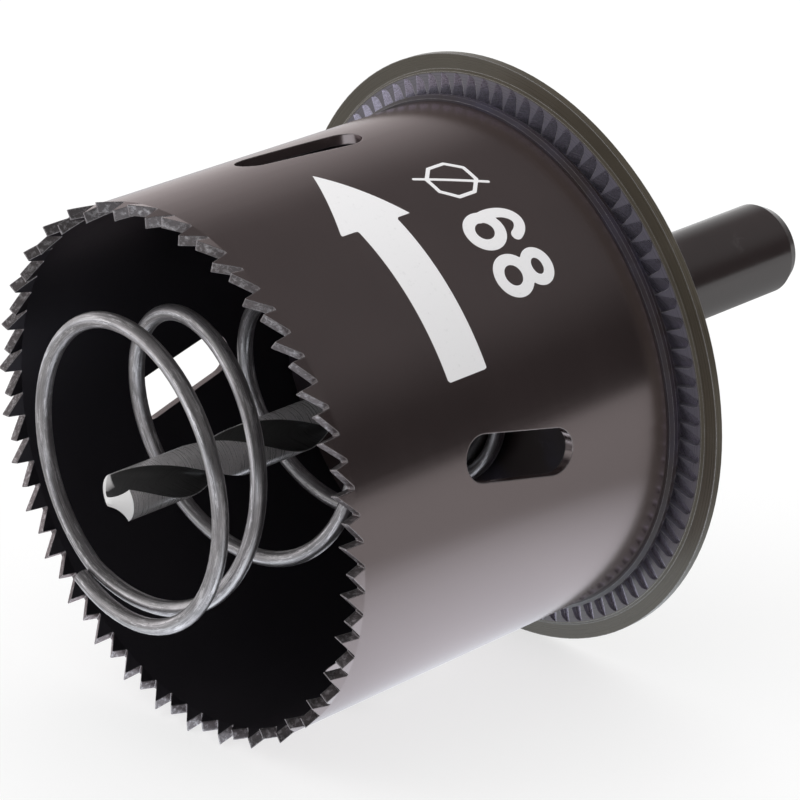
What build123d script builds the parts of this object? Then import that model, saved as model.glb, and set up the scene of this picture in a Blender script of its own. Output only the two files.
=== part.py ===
from build123d import *

import os
from math import atan2, cos, degrees, pi, radians, sin, tan

# Hole saw for hollow-wall boxes: a toothed steel cup, a countersink disc that doubles as the
# depth stop, an arbor with a pilot drill, and a conical spring that pushes out the core.
# Tool frame: +Z along the spin axis from the shank to the teeth, z = 0 on the tooth tips,
# angles counter-clockwise seen from the teeth, which is the way the saw turns when it cuts.
# Lengths are millimetres and angles degrees.

# Saw cup
cut_d = 68.0            # hole it cuts, across the tips of the outward-set teeth
cup_d = 67.0
cup_wall = 1.3
cup_depth = 44.0        # tooth tips to the floor inside
tooth_count = 66        # even: the teeth are set outward and inward in turn
tooth_h = 2.1
tooth_face_lean = 6.0   # the cutting face leans back from the tip
tooth_land = 0.15       # width of the ground tip
gullet_w = 0.35
tooth_phase = 50.0      # angle of one outward-set tip
slot_count = 4          # slanted slots that clear the chips
slot_len = 16.7
slot_w = 5.7
slot_depth = 26.6       # tooth tips to the middle of a slot
slot_slant = 13.8
slot_phase = 5.6

# Base plate, brazed into the cup
plug_len = 6.5          # part of it inside the cup
lip_d = 68.4            # rim that the end of the cup butts on
lip_h = 1.0
neck_d = 66.4           # recess between the rim and the countersink disc
neck_h = 1.35
edge_chamfer = 0.4

# Countersink disc and depth stop
stop_d = 78.0
stop_t = 1.4
ring_d = 73.5           # raised band that carries the milled teeth
ring_h = 0.3            # how far the teeth stand above the stop face
mill_count = 90
mill_depth = 0.85       # of a gullet at the neck
mill_end_depth = 0.45
mill_outer_d = 73.1     # the gullets end inside the edge of the band
mill_land = 0.1

# Arbor
hub_d = 14.0            # thicker part, pressed through the plate and the disc
shank_d = 12.5
shank_len = 49.2        # what a chuck can reach, behind the disc
shank_chamfer = 1.6
collar_d = 24.0
collar_h = 8.0          # the last coil of the spring grips it
collar_chamfer = 1.0

# Pilot drill and its grub screw
drill_d = 6.0
drill_len = 80.0
drill_reach = 9.0       # point ahead of the tooth tips
drill_point = 118.0
flute_len = 42.0
flute_lead = 36.0
flute_r = 2.1
web_t = 1.2
drill_phase = -35.0     # angle of a flute at the point
flat_depth = 0.5        # ground flat under the screw
flat_len = 9.0
screw_d = 5.0
screw_key = 2.5         # across the flats of its socket
screw_socket = 1.8
screw_behind = 8.0      # back of the disc to the screw's axis
screw_angle = -150.0

# Ejector spring
wire_d = 2.0
front_coil_d = 38.0     # across the middle of the wire, first coil
nested_coil_d = 35.8    # second coil, which nests behind the first
front_reach = 5.6       # middle of the wire at its free end, ahead of the tooth tips
nested_rise = 1.65
open_turns = 2.85
spring_phase = -122.0
lean = 2.6              # the free end stands this much to one side
lean_angle = 117.0
arcs_per_turn = 8

# Clearances
press = 0.01            # between parts pressed or brazed together
slide = 0.05            # drill in its bore
coil_gap = 0.12         # last coil of the spring to the collar and the floor

# Places along the axis, from the tooth tips back
floor_z = -cup_depth
cup_end_z = floor_z - plug_len
lip_end_z = cup_end_z - lip_h
disc_z = lip_end_z - neck_h
stop_z = disc_z - ring_h
disc_back_z = stop_z - stop_t
shank_end_z = disc_back_z - shank_len
screw_z = disc_back_z - screw_behind
drill_end_z = drill_reach - drill_len
collar_z = floor_z + collar_h
seat_z = floor_z + wire_d / 2 + coil_gap        # last coil of the spring
open_z = seat_z + wire_d + coil_gap             # where its open coils begin

cup_r = cup_d / 2
bore_r = cup_r - cup_wall


def turned(outline):
    """A turned piece from its half outline of (radius, z) points."""
    return revolve(Plane.XZ * make_face(Polyline(*outline, close=True)), Axis.Z)


def toothed_crown(first, tooth_set):
    """Every second saw tooth, leaning sideways from its root to its tip by the set."""
    pitch = pi * cup_d / tooth_count
    foot = tooth_h * tan(radians(tooth_face_lean))
    tooth = make_face(Polyline(
        (foot, -2 * tooth_h), (foot, -tooth_h), (0, 0), (-tooth_land, 0),
        (foot + gullet_w - pitch, -tooth_h), (foot + gullet_w - pitch, -2 * tooth_h), close=True))
    prism = extrude(Plane.YZ.offset(bore_r - cup_wall) * tooth, 3 * cup_wall)
    turn = 2 * 360 / tooth_count
    prisms = [Rot(0, 0, first + i * turn) * prism for i in range(tooth_count // 2)]
    ring = turned([(bore_r, -1.2 * tooth_h), (cup_r, -1.2 * tooth_h), (cup_r, -tooth_h),
                   (cup_r + tooth_set, 0), (bore_r + tooth_set, 0), (bore_r, -tooth_h)])
    return [prism & ring for prism in prisms]


def make_saw_cup():
    tube = turned([(bore_r, cup_end_z), (cup_r, cup_end_z), (cup_r, -tooth_h), (bore_r, -tooth_h)])
    tooth_set = (cut_d - cup_d) / 2
    half_pitch = 360 / tooth_count
    teeth = toothed_crown(tooth_phase, tooth_set) + toothed_crown(tooth_phase + half_pitch, -tooth_set)
    slot = extrude(Plane.YZ * Pos(0, -slot_depth) * SlotOverall(slot_len, slot_w, 90 - slot_slant), cup_d)
    slots = [Rot(0, 0, slot_phase + i * 360 / slot_count) * slot for i in range(slot_count)]
    return tube.fuse(*teeth).cut(*slots)


def make_base_plate():
    plug_r = bore_r - press
    lip_r, neck_r = lip_d / 2, neck_d / 2
    seat_r = hub_d / 2 + press
    return turned([
        (seat_r, floor_z), (plug_r - edge_chamfer, floor_z), (plug_r, floor_z - edge_chamfer),
        (plug_r, cup_end_z), (lip_r - edge_chamfer, cup_end_z), (lip_r, cup_end_z - edge_chamfer),
        (lip_r, lip_end_z), (neck_r, lip_end_z), (neck_r, disc_z), (seat_r, disc_z)])


def make_countersink_disc():
    """The band's teeth are a sawtooth seen edge on; a gullet gets shallower toward its round outer end."""
    ring_r, stop_r = ring_d / 2, stop_d / 2
    seat_r = hub_d / 2 + press
    blank = turned([
        (seat_r, disc_z), (ring_r, disc_z), (ring_r + ring_h, stop_z), (stop_r, stop_z),
        (stop_r, disc_back_z + edge_chamfer), (stop_r - edge_chamfer, disc_back_z), (seat_r, disc_back_z)])
    inner_r = neck_d / 2
    reach = mill_outer_d / 2 - inner_r
    width = 2 * pi * inner_r / mill_count - mill_land
    rise = degrees(atan2(mill_depth - mill_end_depth, reach))
    wedge = make_face(Polyline((0, mill_depth), (0, -mill_depth), (2 * width, mill_depth), close=True))
    wedge = extrude(Plane.YZ.offset(-mill_depth) * Pos(-width / 2, 0) * wedge, mill_depth + 2 * reach)
    plan = extrude(Plane.XY.offset(-2 * mill_depth) * SlotOverall(2 * reach, width), 4 * mill_depth)
    gullet = Pos(inner_r, 0, disc_z) * (Rot(0, -rise, 0) * wedge & plan)
    return blank.cut(*[Rot(0, 0, i * 360 / mill_count) * gullet for i in range(mill_count)])


def make_arbor():
    shank_r, hub_r, collar_r = shank_d / 2, hub_d / 2, collar_d / 2
    body = turned([
        (0, shank_end_z), (shank_r - shank_chamfer / 2, shank_end_z), (shank_r, shank_end_z + shank_chamfer),
        (shank_r, disc_back_z), (hub_r, disc_back_z), (hub_r, floor_z), (collar_r, floor_z),
        (collar_r, collar_z - collar_chamfer), (collar_r - collar_chamfer, collar_z), (0, collar_z)])
    drill_hole = Pos(0, 0, drill_end_z - slide) * Cylinder(
        drill_d / 2 + slide, collar_z - drill_end_z + 1, align=(Align.CENTER, Align.CENTER, Align.MIN))
    screw_hole = screw_axis() * Cylinder(
        screw_d / 2 + press, shank_d, align=(Align.CENTER, Align.CENTER, Align.MIN))
    return body - drill_hole - screw_hole


def screw_axis():
    """Frame on the spin axis at the grub screw, its Z pointing out through the shank."""
    return Rot(0, 0, screw_angle) * Pos(0, 0, screw_z) * Rot(0, 90, 0)


def make_grub_screw():
    tip = drill_d / 2 - flat_depth + press
    length = shank_d / 2 - tip - edge_chamfer
    body = Pos(0, 0, tip) * Cylinder(screw_d / 2, length, align=(Align.CENTER, Align.CENTER, Align.MIN))
    body = chamfer(body.edges().filter_by(GeomType.CIRCLE), edge_chamfer)
    socket = extrude(Plane.XY.offset(tip + length) * RegularPolygon(screw_key / 2, 6, major_radius=False),
                     -screw_socket)
    return screw_axis() * (body - socket)


def make_pilot_drill():
    radius = drill_d / 2
    point_h = radius / tan(radians(drill_point / 2))
    flute_start = drill_reach - flute_len
    stock = turned([(0, drill_end_z), (radius - edge_chamfer, drill_end_z), (radius, drill_end_z + edge_chamfer),
                    (radius, drill_reach - point_h), (0, drill_reach)])
    flute_x = web_t / 2 + flute_r
    section = Circle(radius + slide) - Pos(flute_x, 0) * Circle(flute_r) - Pos(-flute_x, 0) * Circle(flute_r)
    turn = 360 * flute_len / flute_lead
    section = Rot(0, 0, drill_phase - turn) * section
    fluted = Solid.extrude_linear_with_rotation(
        Pos(0, 0, flute_start) * section.face(), (0, 0, flute_start), (0, 0, flute_len), turn)
    plain = Pos(0, 0, flute_start) * Cylinder(
        drill_d, drill_len, align=(Align.CENTER, Align.CENTER, Align.MAX))
    flat = screw_axis() * Pos(0, 0, radius - flat_depth) * Box(
        flat_len, drill_d, drill_d, align=(Align.CENTER, Align.CENTER, Align.MIN))
    return (stock & (plain + fluted)) - flat


def coil(turns, total):
    """Place along the axis and radius of the wire's middle, so many turns from the free end."""
    nested_r, seat_r = nested_coil_d / 2, (collar_d + wire_d) / 2 + coil_gap
    if turns < 1:
        return front_reach - nested_rise * turns, front_coil_d / 2 * (1 - turns) + nested_r * turns
    if turns < total - 1:
        share = (turns - 1) / open_turns
        return (front_reach - nested_rise) * (1 - share) + open_z * share, nested_r * (1 - share) + seat_r * share
    return seat_z + (wire_d + coil_gap) * (total - turns), seat_r


def spring_point(turns, total):
    """Middle of the wire, the pitch easing over from each stretch to the next."""
    half_arc = 0.5 / arcs_per_turn
    (z_0, r_0), (z_1, r_1) = coil(turns - half_arc, total), coil(turns + half_arc, total)
    z, r = (z_0 + z_1) / 2, (r_0 + r_1) / 2
    angle, aside = radians(spring_phase + 360 * turns), radians(lean_angle)
    share = max(0, (z - open_z) / (front_reach - open_z))
    tilt = lean / (front_reach - open_z) * r * cos(angle - aside) * share
    return Vector(r * cos(angle) + lean * share * cos(aside),
                  r * sin(angle) + lean * share * sin(aside), z - tilt)


def make_ejector_spring():
    """The wire follows short arcs, each tangent to the one before."""
    total = open_turns + 2
    steps = round(total * arcs_per_turn)
    points = [spring_point(total * i / steps, total) for i in range(steps + 1)]
    heading = spring_point(0.01, total) - points[0]
    arcs = []
    for start, end in zip(points, points[1:]):
        arcs.append(Edge.make_tangent_arc(start, heading, end))
        heading = arcs[-1] % 1
    path = Wire(arcs)
    wire_end = Plane(origin=path @ 0, z_dir=path % 0)
    return sweep(wire_end * Circle(wire_d / 2), path=path)


def lay_down(pieces):
    """The saw lies on the rim of the disc and on its tooth tips, nose down, teeth towards -Y."""
    nose_down = degrees(atan2((stop_d - cut_d) / 2, -stop_z))
    laid = {name: Rot(90 + nose_down, 0, 0) * piece for name, piece in pieces.items()}
    box = Compound(list(laid.values())).bounding_box()
    to_origin = Pos(0, -box.center().Y, -box.min.Z)
    return {name: to_origin * piece for name, piece in laid.items()}


pieces = lay_down({
    "saw_cup": make_saw_cup(),
    "base_plate": make_base_plate(),
    "countersink_disc": make_countersink_disc(),
    "arbor": make_arbor(),
    "grub_screw": make_grub_screw(),
    "pilot_drill": make_pilot_drill(),
    "ejector_spring": make_ejector_spring(),
})

os.makedirs("parts", exist_ok=True)
for name, piece in pieces.items():
    piece.label = name
    export_step(piece, f"parts/{name}.step")
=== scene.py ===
"""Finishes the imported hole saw: oxide steel, bright drill, wound spring, white print and a plain studio."""

from math import cos, pi, radians, sin, tau

import bmesh
import bpy
import numpy as np
from bpy.props import FloatProperty, FloatVectorProperty, IntProperty, PointerProperty
from mathutils import Matrix, Vector


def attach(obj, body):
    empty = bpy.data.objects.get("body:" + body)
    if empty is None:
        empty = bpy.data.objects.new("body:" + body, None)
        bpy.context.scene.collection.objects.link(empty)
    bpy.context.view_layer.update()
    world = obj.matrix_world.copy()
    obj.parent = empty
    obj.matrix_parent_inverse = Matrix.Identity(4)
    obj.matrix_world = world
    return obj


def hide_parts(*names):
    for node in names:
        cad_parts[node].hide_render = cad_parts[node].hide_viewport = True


bl_info = {
    "name": "Hole saw",
    "version": (1, 0, 0),
    "blender": (4, 5, 0),
    "location": "3D View > Sidebar > Hole saw",
    "description": "Finishes a hole saw: its cup, countersink disc, arbor, pilot drill, spring and print",
    "category": "Mesh",
}

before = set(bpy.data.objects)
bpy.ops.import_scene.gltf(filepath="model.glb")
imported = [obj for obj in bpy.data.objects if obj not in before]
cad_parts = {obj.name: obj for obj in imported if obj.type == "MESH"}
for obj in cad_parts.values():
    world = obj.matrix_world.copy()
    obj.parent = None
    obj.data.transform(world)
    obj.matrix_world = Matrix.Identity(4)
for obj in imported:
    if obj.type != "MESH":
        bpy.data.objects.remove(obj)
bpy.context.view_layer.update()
MM = 0.001
SMALL = 0.001 * MM       # two places nearer than this are one
TINY = 1e-9              # keeps a division from meeting zero
CREASE = radians(50)     # an edge bent more than this stays sharp
MIDDLING = (0.3, 0.7)    # the values that a noise takes on most of a surface
CLOUDY = (0.42, 0.68)    # the values between which a cloud fades in


# Settings

def length(name, description, default):
    return FloatProperty(name=name, description=description, default=default * MM, unit="LENGTH", precision=5)


def colour(name, description, default):
    return FloatVectorProperty(
        name=name, description=description, default=default, size=3, min=0, max=1, subtype="COLOR")


def angle(name, description, default):
    return FloatProperty(name=name, description=description, default=radians(default), subtype="ANGLE")


def strength(name, description, default):
    return FloatProperty(name=name, description=description, default=default, min=0)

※

● **Objective**: Return exactly the leading lines of the listing, stopping after the line in which "# Lengths are millimetres and angles degrees." occurs.

● **Solution for this problem**:
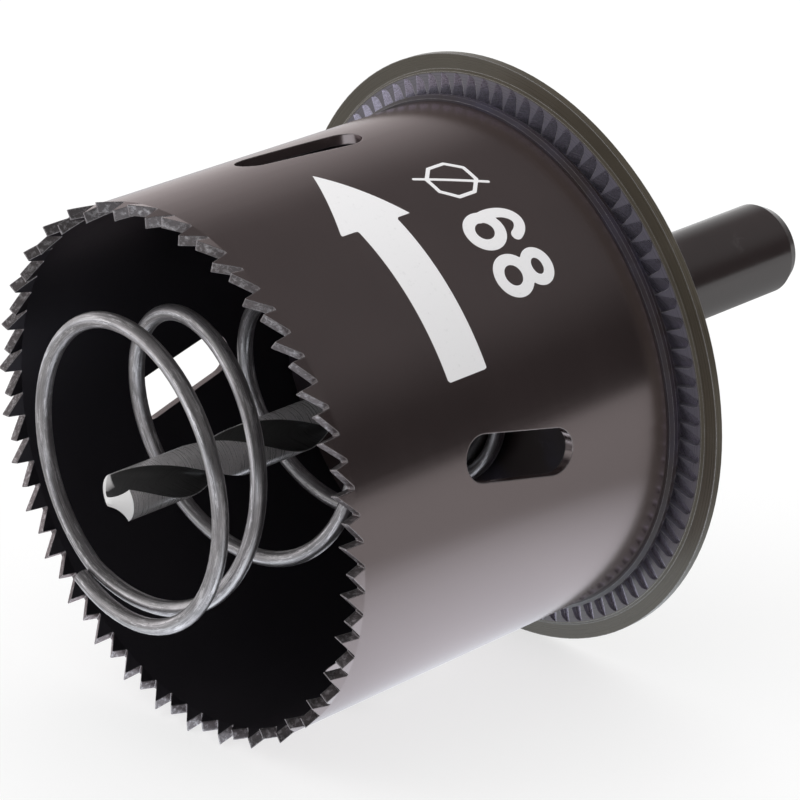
What build123d script builds the parts of this object? Then import that model, saved as model.glb, and set up the scene of this picture in a Blender script of its own. Output only the two files.
=== part.py ===
from build123d import *

import os
from math import atan2, cos, degrees, pi, radians, sin, tan

# Hole saw for hollow-wall boxes: a toothed steel cup, a countersink disc that doubles as the
# depth stop, an arbor with a pilot drill, and a conical spring that pushes out the core.
# Tool frame: +Z along the spin axis from the shank to the teeth, z = 0 on the tooth tips,
# angles counter-clockwise seen from the teeth, which is the way the saw turns when it cuts.
# Lengths are millimetres and angles degrees.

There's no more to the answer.